Aside from the vivid, bezel-less 4K screen, the other big improvement to the Yoga 910 from last year is the inclusion of Intel’s latest processors. The Yoga 910 ships with Intel’s recently unveiled Kaby Lake processor this year, and the convertible notebook can be configured with up to a 7th generation Intel Core i7 CPU.
Additionally, the laptop can be configured with up to 16GB RAM and a 1TB PCIe SSD. Lenovo is also including two USB Type-C ports on the laptop, one of which can be used for charging. I’m happy that Lenovo is doing away with the Yoga 900’s proprietary flat charger in favor of an emerging industry standard for input, output and charging. There’s also a USB 3.0 Type-A port, combo audio jack and a 4-in-1 card reader.
On the keyboard deck this year is a Windows Hello-compatible fingerprint sensor. Rather than the swipe-to-read biometric sensor of laptops of yore, the new tap-to-authenticate is fast and responsive, similar to fingerprint readers on Apple’s iPhone and Samsung’s Galaxy smartphone models. Having a fingerprint sensor makes it convenient to keep the laptop secure, and because you don’t need to type in a password or PIN, it also makes unlocking the laptop fast.

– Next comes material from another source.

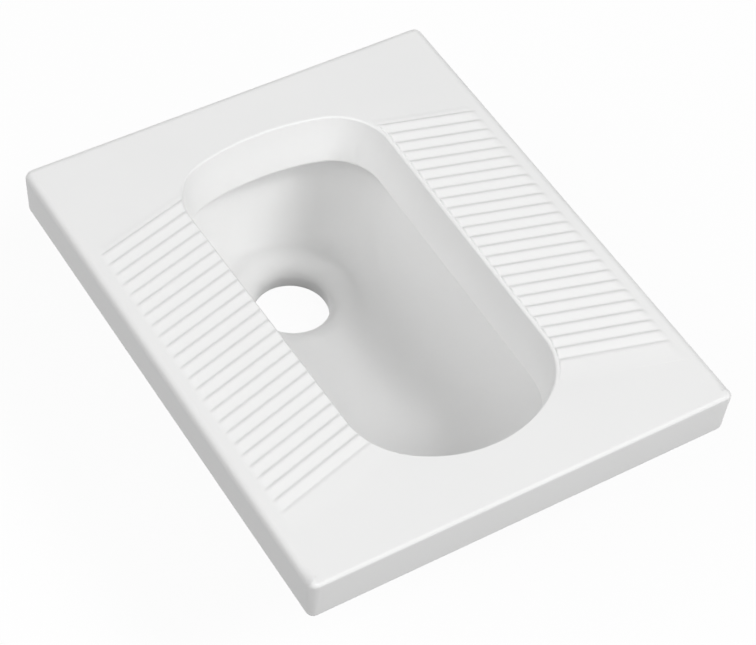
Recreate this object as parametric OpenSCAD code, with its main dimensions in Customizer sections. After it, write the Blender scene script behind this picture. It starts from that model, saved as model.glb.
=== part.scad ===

Lenovo claims that the 910 will last for up to 10.5 hours on a charge for the 4K model, and the FHD is expected to have more stamina with 15.5 hours of battery life.
While Intel’s 7th generation Kaby Lake processor may seem like the biggest improvement this year, given the line’s iterative design, the most significant upgrade brought by the Yoga 910 is the screen.
With the Yoga 910, Lenovo has managed to create a 14-inch convertible laptop with a 4K UHD screen with the footprint of a 13-inch Ultrabook. This means you’re getting a larger screen in a smaller body, making the 910 big for work, but compact for travel. This upgrade, however, doesn’t come cheap. The Yoga 910 starts at $1,299 — the equivalent of Apple’s MacBook — and adding in more memory, a larger SSD and the 4K screen option will quickly increase the price of Lenovo’s convertible offering. The laptop will be available beginning in October.